__EXERCISE OBJECTIVE__. Repeat all of the data precisely.

□ □ □ □ □ □ □

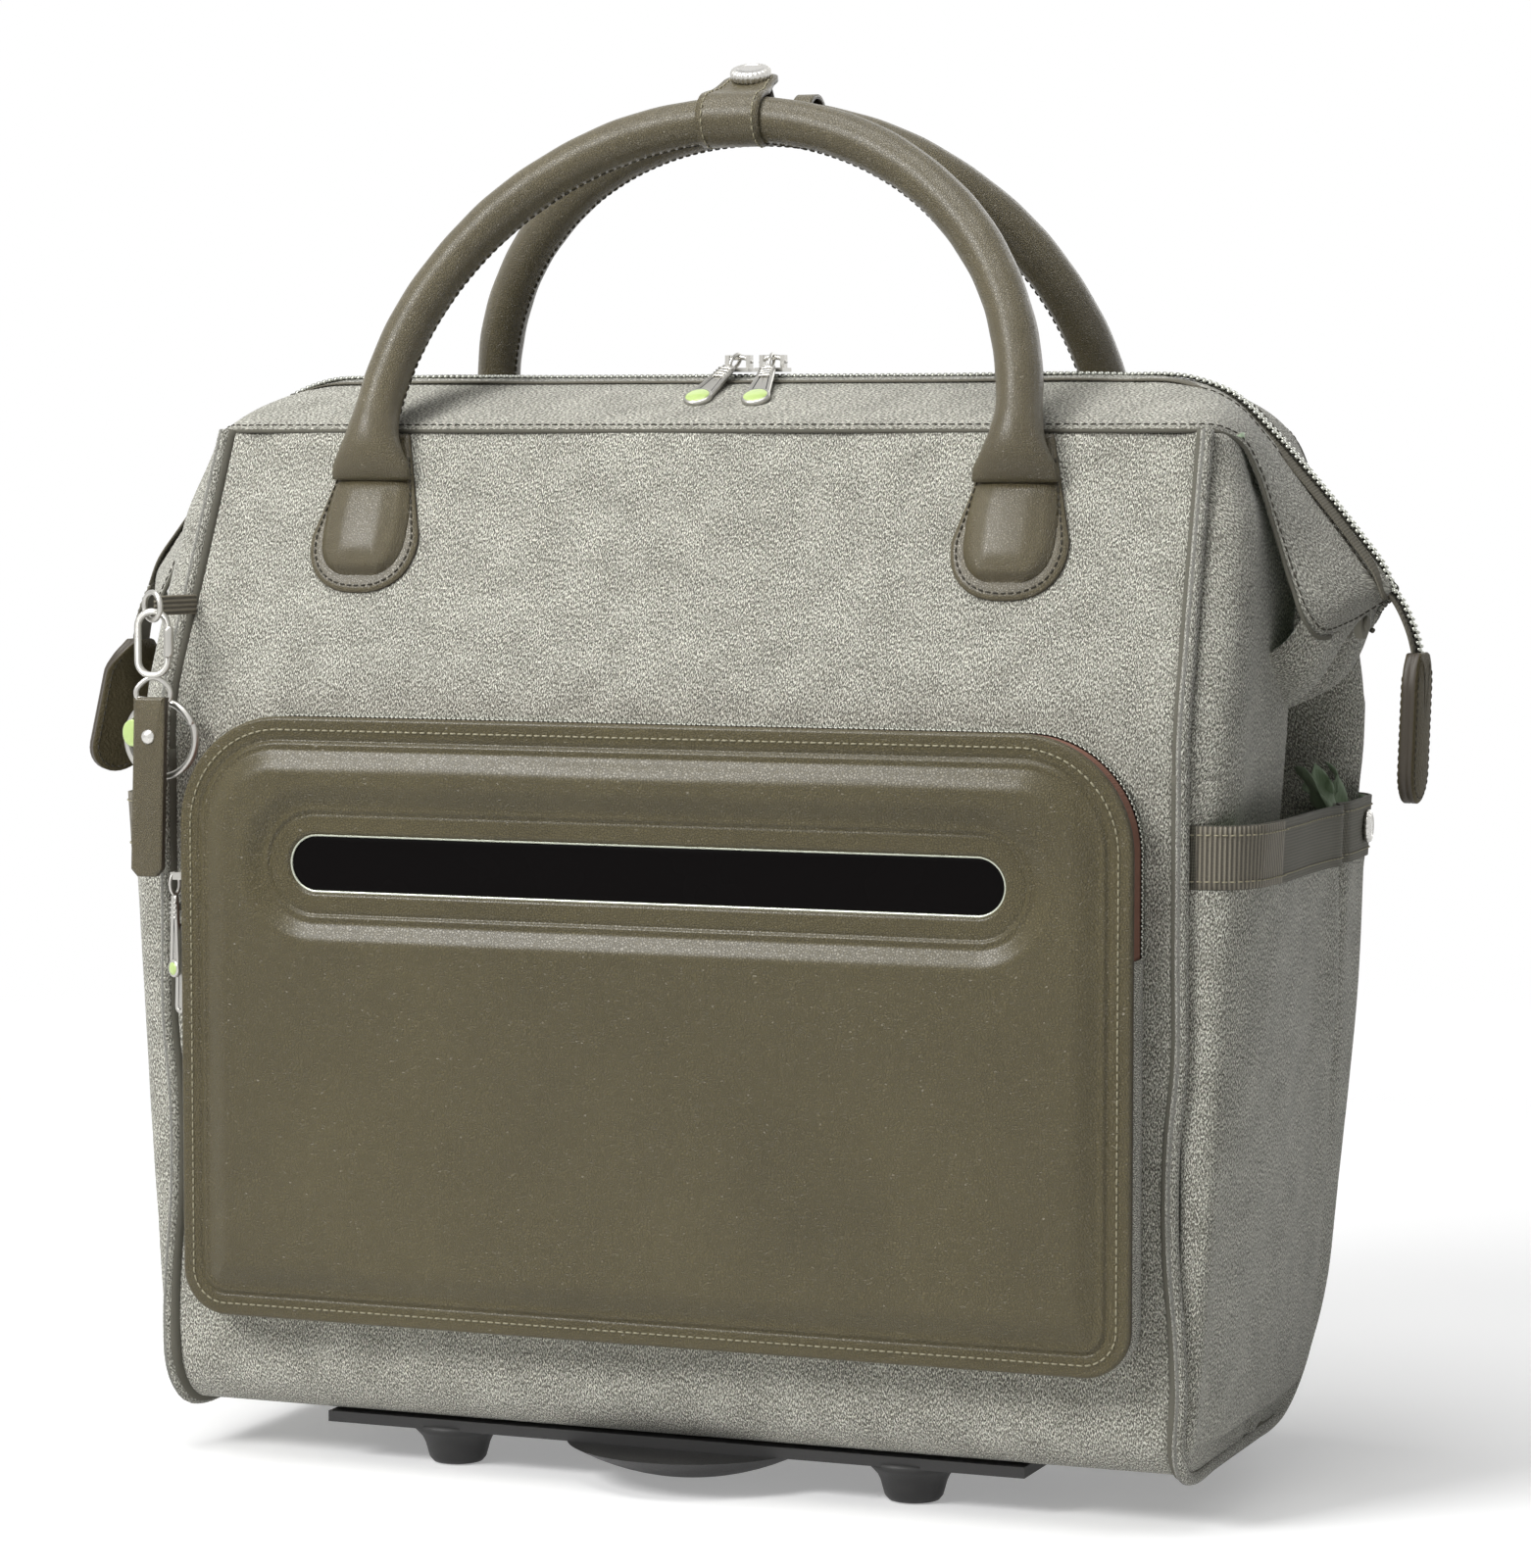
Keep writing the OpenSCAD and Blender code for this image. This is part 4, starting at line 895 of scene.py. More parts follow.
# ---- Handle patches ----
# Each handle end is laid under a leather patch: a flat backing with a thick padded tongue on top, sewn
# all round and across the fold where the handle leaves it.
LEAN_A = math.radians(22.5)
UP = np.array([0, math.sin(LEAN_A), math.cos(LEAN_A)])
OUT = np.array([0, -math.cos(LEAN_A), math.sin(LEAN_A)])
HANDLE_X, HANDLE_R, PIVOT_UP, HANDLE_OUT = 138, 9.3, 104, 10.5


def on_lean(x, up, out, flip=1):
    """A place on the leaning front wall, up it from the fold and out from it; flip -1 is the back."""
    p = np.array([x, FRONT_Y, FOLD_Z]) + UP * up + OUT * out
    return p if flip > 0 else p * (1, -1, 1) + (0, 2 * MID_Y, 0)


def ease(x, low, high):
    x = np.clip((np.asarray(x, float) - low) / (high - low), 0, 1)
    return x * x * (3 - 2 * x)


def tongue(half, low, top, narrow=1.0, full=0.84):
    """The outline of a strip with a full round lower end, its upper end narrowed."""
    turn = np.linspace(0, math.pi, 25)
    arc = [(half * math.copysign(abs(math.cos(a))**full, math.cos(a)),
            low + half - half * abs(math.sin(a))**full)
           for a in turn]
    return spaced([(half * narrow, top)] + arc + [(-half * narrow, top), (half * narrow, top)], 73)[:-1]


for word, jaw, flip in (("front", "front_jaw", 1), ("rear", "rear_jaw", -1)):
    for side, hand in ((-1, "left"), (1, "right")):
        centre = side * HANDLE_X

        def at(a, b, h):
            return on_lean(centre + a, b, h + 0.2, flip)

        backing = slab(f"{word}_{hand}_patch", tongue(24.0, 48, 117, 0.5), at,
                       [(3, -0.8), (0, -0.4), (0, 1.3), (0.5, 1.9), (2.0, 2.2), (5, 2.2)],
                       [olive, leather_edge], [0, 1, 1, 0, 0, 0])
        rows = []
        for b in np.concatenate([np.linspace(54.3, 60, 12), np.linspace(61.5, 92, 16),
                                 np.linspace(93, 98.5, 7)]):
            low_end = max(1 - max(0.0, (73.4 - b) / 19.2)**2.5, 0.003)**0.4 * 19.2
            half = low_end - 1.6 * ease(b, 80, 98)
            u = np.linspace(-1, 1, 27)
            near = np.minimum((1 - np.abs(u)) * half, b - 54.4)
            crown = (1 - (u * 0.8)**2) * (1 - 0.35 * ((b - 76) / 24)**2)
            settle = 1 - 0.5 * ease(b, 91, 98.6)
            high = 1.6 + (3.6 * ease(near, -0.6, 4.6) + 3.0 * crown * ease(near, 0, 12)) * settle
            rows.append([at(k * half, b, h) for k, h in zip(u, high)])
        facing = OUT if flip > 0 else OUT * (1, -1, 1)
        pad = cloth(f"{word}_{hand}_pad", rows, facing, [olive, olive], 1.0)
        if side < 0:
            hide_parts(f"{word}_patches")
        for piece in (backing, pad):
            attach(piece, jaw)
        edge_line = tongue(21.4, 50.6, 112, 0.62)[2:-8]
        line = np.array([at(a, b, 2.35) for a, b in edge_line])
        up = np.broadcast_to(OUT if flip > 0 else OUT * (1, -1, 1), line.shape)
        across = np.array([at(a, 98.6, 5.0 - 0.008 * a * a) for a in np.linspace(-17.5, 17.5, 12)])
        sewing = stitches(f"{word}_{hand}_patch_stitches", [(line, up), (across, up[:12])], brown_thread,
                          3.1, 2.2, 0.36)
        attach(sewing, jaw)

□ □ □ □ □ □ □

__OUTPUT FOR THIS EXERCISE__.
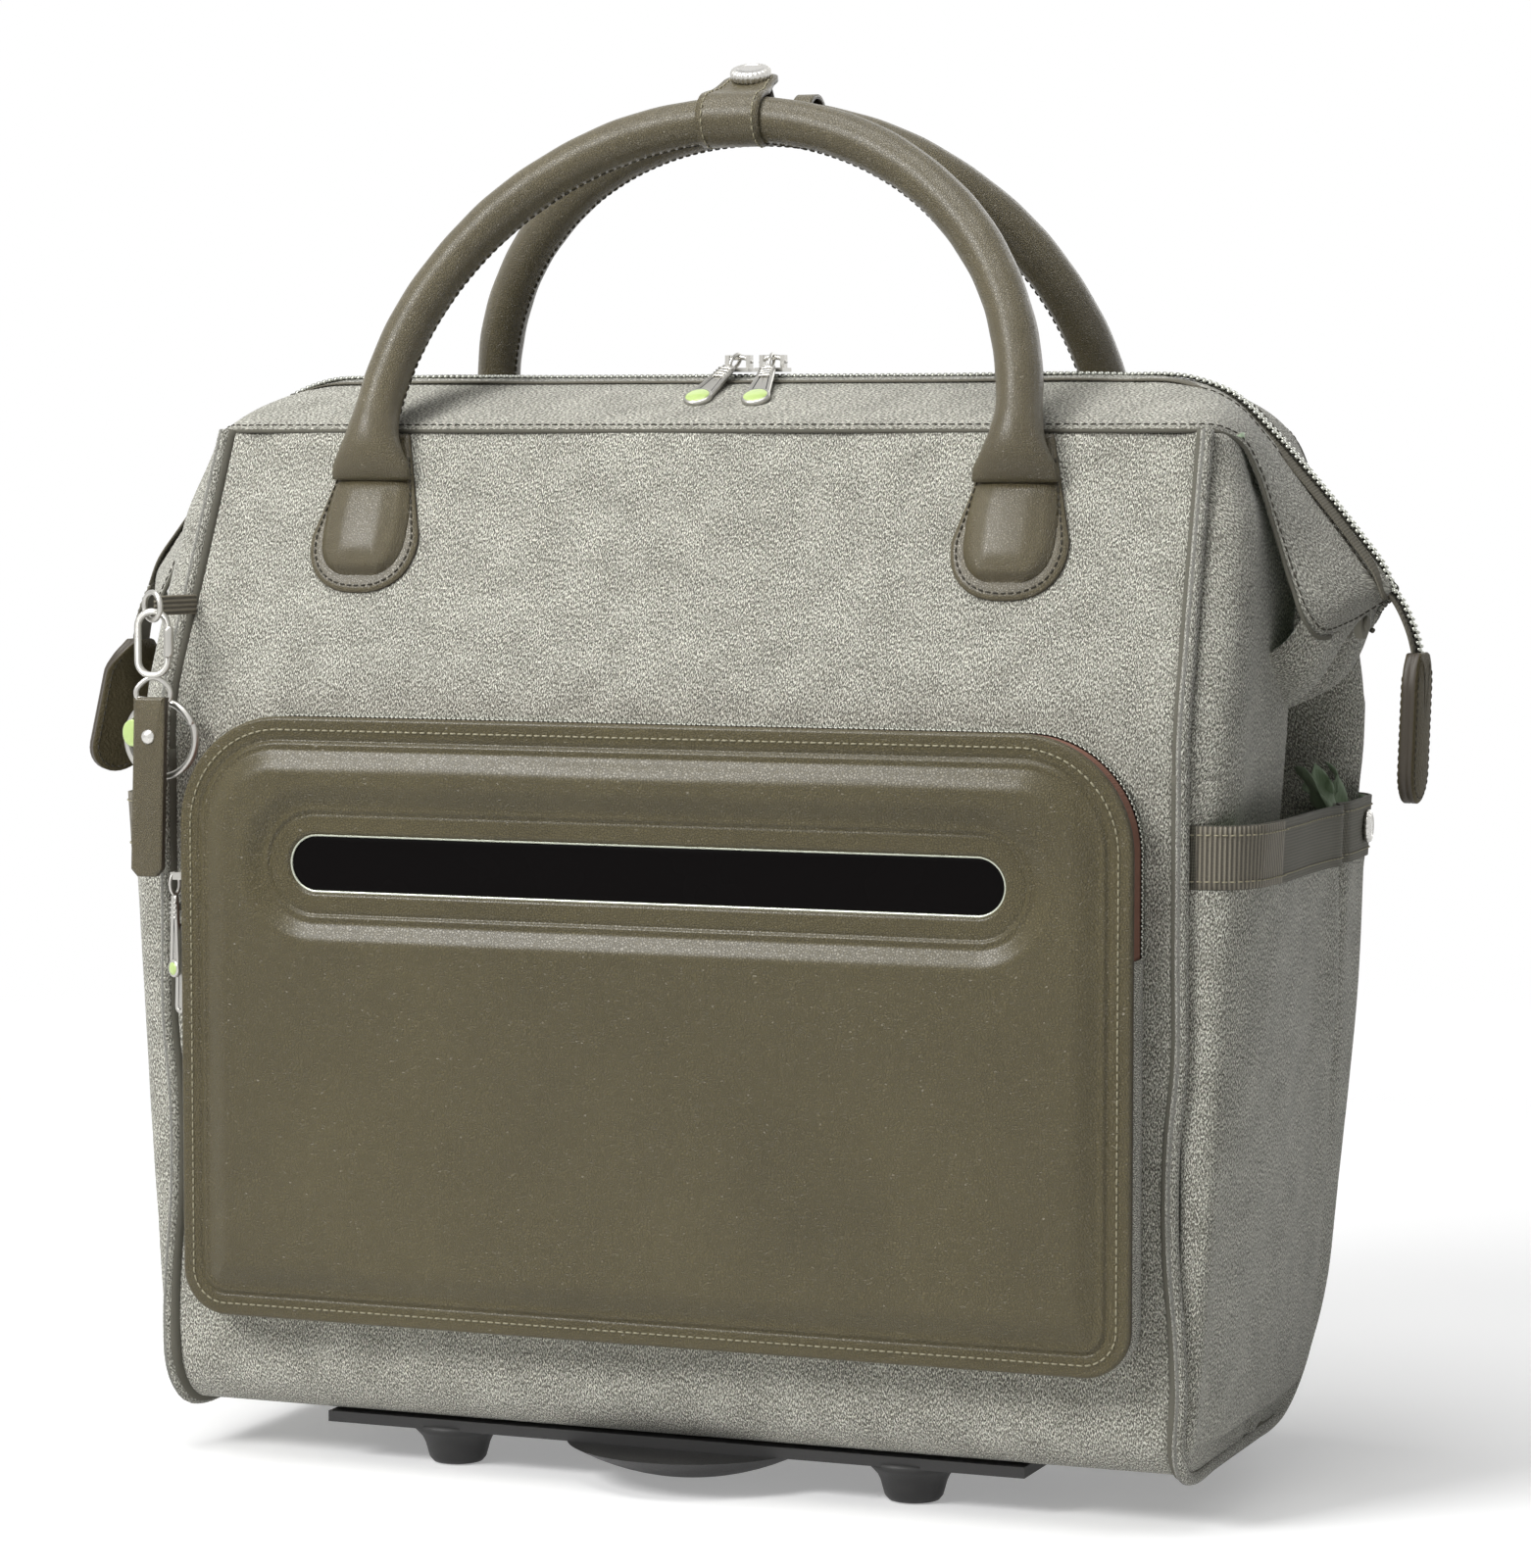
Keep writing the OpenSCAD and Blender code for this image. This is part 4, starting at line 895 of scene.py. More parts follow.
# ---- Handle patches ----
# Each handle end is laid under a leather patch: a flat backing with a thick padded tongue on top, sewn
# all round and across the fold where the handle leaves it.
LEAN_A = math.radians(22.5)
UP = np.array([0, math.sin(LEAN_A), math.cos(LEAN_A)])
OUT = np.array([0, -math.cos(LEAN_A), math.sin(LEAN_A)])
HANDLE_X, HANDLE_R, PIVOT_UP, HANDLE_OUT = 138, 9.3, 104, 10.5


def on_lean(x, up, out, flip=1):
    """A place on the leaning front wall, up it from the fold and out from it; flip -1 is the back."""
    p = np.array([x, FRONT_Y, FOLD_Z]) + UP * up + OUT * out
    return p if flip > 0 else p * (1, -1, 1) + (0, 2 * MID_Y, 0)


def ease(x, low, high):
    x = np.clip((np.asarray(x, float) - low) / (high - low), 0, 1)
    return x * x * (3 - 2 * x)


def tongue(half, low, top, narrow=1.0, full=0.84):
    """The outline of a strip with a full round lower end, its upper end narrowed."""
    turn = np.linspace(0, math.pi, 25)
    arc = [(half * math.copysign(abs(math.cos(a))**full, math.cos(a)),
            low + half - half * abs(math.sin(a))**full)
           for a in turn]
    return spaced([(half * narrow, top)] + arc + [(-half * narrow, top), (half * narrow, top)], 73)[:-1]


for word, jaw, flip in (("front", "front_jaw", 1), ("rear", "rear_jaw", -1)):
    for side, hand in ((-1, "left"), (1, "right")):
        centre = side * HANDLE_X

        def at(a, b, h):
            return on_lean(centre + a, b, h + 0.2, flip)

        backing = slab(f"{word}_{hand}_patch", tongue(24.0, 48, 117, 0.5), at,
                       [(3, -0.8), (0, -0.4), (0, 1.3), (0.5, 1.9), (2.0, 2.2), (5, 2.2)],
                       [olive, leather_edge], [0, 1, 1, 0, 0, 0])
        rows = []
        for b in np.concatenate([np.linspace(54.3, 60, 12), np.linspace(61.5, 92, 16),
                                 np.linspace(93, 98.5, 7)]):
            low_end = max(1 - max(0.0, (73.4 - b) / 19.2)**2.5, 0.003)**0.4 * 19.2
            half = low_end - 1.6 * ease(b, 80, 98)
            u = np.linspace(-1, 1, 27)
            near = np.minimum((1 - np.abs(u)) * half, b - 54.4)
            crown = (1 - (u * 0.8)**2) * (1 - 0.35 * ((b - 76) / 24)**2)
            settle = 1 - 0.5 * ease(b, 91, 98.6)
            high = 1.6 + (3.6 * ease(near, -0.6, 4.6) + 3.0 * crown * ease(near, 0, 12)) * settle
            rows.append([at(k * half, b, h) for k, h in zip(u, high)])
        facing = OUT if flip > 0 else OUT * (1, -1, 1)
        pad = cloth(f"{word}_{hand}_pad", rows, facing, [olive, olive], 1.0)
        if side < 0:
            hide_parts(f"{word}_patches")
        for piece in (backing, pad):
            attach(piece, jaw)
        edge_line = tongue(21.4, 50.6, 112, 0.62)[2:-8]
        line = np.array([at(a, b, 2.35) for a, b in edge_line])
        up = np.broadcast_to(OUT if flip > 0 else OUT * (1, -1, 1), line.shape)
        across = np.array([at(a, 98.6, 5.0 - 0.008 * a * a) for a in np.linspace(-17.5, 17.5, 12)])
        sewing = stitches(f"{word}_{hand}_patch_stitches", [(line, up), (across, up[:12])], brown_thread,
                          3.1, 2.2, 0.36)
        attach(sewing, jaw)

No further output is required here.